Exercise directions:
Print, exactly as they stand, the lines from the start of the listing to the line containing "window_draft = 11.0", inclusive.

Exercise materials:
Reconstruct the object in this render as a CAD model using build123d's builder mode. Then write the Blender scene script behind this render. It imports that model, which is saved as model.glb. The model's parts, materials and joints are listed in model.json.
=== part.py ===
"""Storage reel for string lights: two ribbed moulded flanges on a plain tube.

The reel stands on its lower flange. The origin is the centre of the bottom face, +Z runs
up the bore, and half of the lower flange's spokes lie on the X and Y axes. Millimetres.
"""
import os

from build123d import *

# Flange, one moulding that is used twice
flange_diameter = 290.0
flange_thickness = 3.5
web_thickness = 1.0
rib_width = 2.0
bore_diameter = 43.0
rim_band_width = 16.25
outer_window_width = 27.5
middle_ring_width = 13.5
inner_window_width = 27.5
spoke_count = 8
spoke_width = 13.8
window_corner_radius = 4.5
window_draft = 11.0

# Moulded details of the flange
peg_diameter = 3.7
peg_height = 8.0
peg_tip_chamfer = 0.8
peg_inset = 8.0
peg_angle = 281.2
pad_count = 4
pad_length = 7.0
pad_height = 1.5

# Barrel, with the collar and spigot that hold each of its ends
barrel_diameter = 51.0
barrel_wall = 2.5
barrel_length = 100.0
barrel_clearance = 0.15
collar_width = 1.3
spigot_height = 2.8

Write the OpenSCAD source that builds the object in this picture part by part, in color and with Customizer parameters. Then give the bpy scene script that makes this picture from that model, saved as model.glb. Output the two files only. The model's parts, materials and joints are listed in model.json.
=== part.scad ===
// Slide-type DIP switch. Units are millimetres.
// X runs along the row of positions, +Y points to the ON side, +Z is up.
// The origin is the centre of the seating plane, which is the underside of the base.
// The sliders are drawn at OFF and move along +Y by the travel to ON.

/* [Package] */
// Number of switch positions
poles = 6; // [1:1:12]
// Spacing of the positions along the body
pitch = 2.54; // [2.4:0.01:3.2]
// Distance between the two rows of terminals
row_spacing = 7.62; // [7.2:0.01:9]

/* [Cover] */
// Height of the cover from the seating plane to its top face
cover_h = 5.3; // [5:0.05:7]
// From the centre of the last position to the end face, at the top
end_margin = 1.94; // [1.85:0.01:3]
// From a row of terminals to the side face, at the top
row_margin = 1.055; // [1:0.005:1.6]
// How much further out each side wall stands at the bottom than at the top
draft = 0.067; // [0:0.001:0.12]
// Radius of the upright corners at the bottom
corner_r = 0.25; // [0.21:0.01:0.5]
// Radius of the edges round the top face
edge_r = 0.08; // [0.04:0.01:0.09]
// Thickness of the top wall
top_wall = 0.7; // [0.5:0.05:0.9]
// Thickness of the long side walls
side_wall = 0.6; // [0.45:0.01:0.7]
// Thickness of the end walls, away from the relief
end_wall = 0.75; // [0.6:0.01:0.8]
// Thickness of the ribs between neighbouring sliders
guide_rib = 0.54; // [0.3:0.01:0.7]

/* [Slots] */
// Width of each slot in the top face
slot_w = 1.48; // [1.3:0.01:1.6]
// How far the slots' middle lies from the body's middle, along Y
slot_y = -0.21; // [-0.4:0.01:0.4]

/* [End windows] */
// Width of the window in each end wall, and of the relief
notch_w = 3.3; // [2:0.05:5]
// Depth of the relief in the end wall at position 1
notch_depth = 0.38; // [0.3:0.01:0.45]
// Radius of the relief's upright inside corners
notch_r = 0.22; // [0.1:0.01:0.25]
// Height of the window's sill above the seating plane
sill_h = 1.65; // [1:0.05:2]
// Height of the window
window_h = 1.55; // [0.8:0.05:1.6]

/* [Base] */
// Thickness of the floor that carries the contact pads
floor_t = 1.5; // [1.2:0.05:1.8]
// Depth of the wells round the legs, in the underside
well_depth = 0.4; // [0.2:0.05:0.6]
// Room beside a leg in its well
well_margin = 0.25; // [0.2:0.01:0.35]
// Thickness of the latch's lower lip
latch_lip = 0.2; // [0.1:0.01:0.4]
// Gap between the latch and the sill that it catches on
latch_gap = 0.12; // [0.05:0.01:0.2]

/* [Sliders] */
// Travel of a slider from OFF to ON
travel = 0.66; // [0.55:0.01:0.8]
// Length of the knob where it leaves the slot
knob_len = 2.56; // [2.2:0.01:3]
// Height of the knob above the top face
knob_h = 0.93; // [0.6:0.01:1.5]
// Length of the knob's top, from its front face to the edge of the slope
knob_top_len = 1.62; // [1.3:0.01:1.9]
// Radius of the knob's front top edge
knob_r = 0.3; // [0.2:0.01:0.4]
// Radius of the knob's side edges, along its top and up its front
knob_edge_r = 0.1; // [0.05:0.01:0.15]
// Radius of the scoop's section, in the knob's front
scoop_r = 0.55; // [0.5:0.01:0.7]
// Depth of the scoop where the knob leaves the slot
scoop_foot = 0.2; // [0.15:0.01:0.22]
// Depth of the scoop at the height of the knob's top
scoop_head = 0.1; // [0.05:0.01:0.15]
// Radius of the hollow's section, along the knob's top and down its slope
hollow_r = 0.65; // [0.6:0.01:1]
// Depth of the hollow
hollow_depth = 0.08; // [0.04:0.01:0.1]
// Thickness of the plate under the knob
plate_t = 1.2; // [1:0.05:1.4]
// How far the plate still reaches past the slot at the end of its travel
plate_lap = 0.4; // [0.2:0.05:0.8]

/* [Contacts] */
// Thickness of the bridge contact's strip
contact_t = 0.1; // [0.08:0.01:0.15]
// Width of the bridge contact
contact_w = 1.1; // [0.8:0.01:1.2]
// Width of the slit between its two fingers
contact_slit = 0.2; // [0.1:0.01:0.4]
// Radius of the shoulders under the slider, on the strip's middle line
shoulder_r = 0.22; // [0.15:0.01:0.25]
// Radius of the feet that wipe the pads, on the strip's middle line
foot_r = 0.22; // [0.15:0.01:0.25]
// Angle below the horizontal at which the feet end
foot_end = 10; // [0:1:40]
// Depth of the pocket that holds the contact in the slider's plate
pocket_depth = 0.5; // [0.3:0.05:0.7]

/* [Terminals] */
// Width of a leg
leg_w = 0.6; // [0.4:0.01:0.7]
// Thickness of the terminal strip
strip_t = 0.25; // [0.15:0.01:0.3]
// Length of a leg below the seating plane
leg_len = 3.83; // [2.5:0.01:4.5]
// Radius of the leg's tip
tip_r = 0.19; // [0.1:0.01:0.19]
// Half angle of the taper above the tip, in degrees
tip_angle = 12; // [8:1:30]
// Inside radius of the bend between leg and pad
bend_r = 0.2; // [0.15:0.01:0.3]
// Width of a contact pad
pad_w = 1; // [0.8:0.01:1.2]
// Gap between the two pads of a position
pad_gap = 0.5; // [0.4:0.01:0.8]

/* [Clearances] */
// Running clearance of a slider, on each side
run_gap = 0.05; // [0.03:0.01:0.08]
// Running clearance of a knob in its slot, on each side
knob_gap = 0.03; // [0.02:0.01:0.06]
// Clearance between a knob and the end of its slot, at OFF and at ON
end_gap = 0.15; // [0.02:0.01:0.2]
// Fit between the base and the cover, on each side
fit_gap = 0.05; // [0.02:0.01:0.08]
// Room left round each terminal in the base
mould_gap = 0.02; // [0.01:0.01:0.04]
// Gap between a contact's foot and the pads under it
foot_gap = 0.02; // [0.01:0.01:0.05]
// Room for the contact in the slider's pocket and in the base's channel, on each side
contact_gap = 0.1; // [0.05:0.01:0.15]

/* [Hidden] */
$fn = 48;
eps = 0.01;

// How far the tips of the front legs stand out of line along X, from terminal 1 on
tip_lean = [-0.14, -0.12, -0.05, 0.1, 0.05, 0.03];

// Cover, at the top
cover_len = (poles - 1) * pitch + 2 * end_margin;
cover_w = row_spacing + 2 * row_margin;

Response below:
Reconstruct the object in this render as a CAD model using build123d's builder mode. Then write the Blender scene script behind this render. It imports that model, which is saved as model.glb. The model's parts, materials and joints are listed in model.json.
=== part.py ===
"""Storage reel for string lights: two ribbed moulded flanges on a plain tube.

The reel stands on its lower flange. The origin is the centre of the bottom face, +Z runs
up the bore, and half of the lower flange's spokes lie on the X and Y axes. Millimetres.
"""
import os

from build123d import *

# Flange, one moulding that is used twice
flange_diameter = 290.0
flange_thickness = 3.5
web_thickness = 1.0
rib_width = 2.0
bore_diameter = 43.0
rim_band_width = 16.25
outer_window_width = 27.5
middle_ring_width = 13.5
inner_window_width = 27.5
spoke_count = 8
spoke_width = 13.8
window_corner_radius = 4.5
window_draft = 11.0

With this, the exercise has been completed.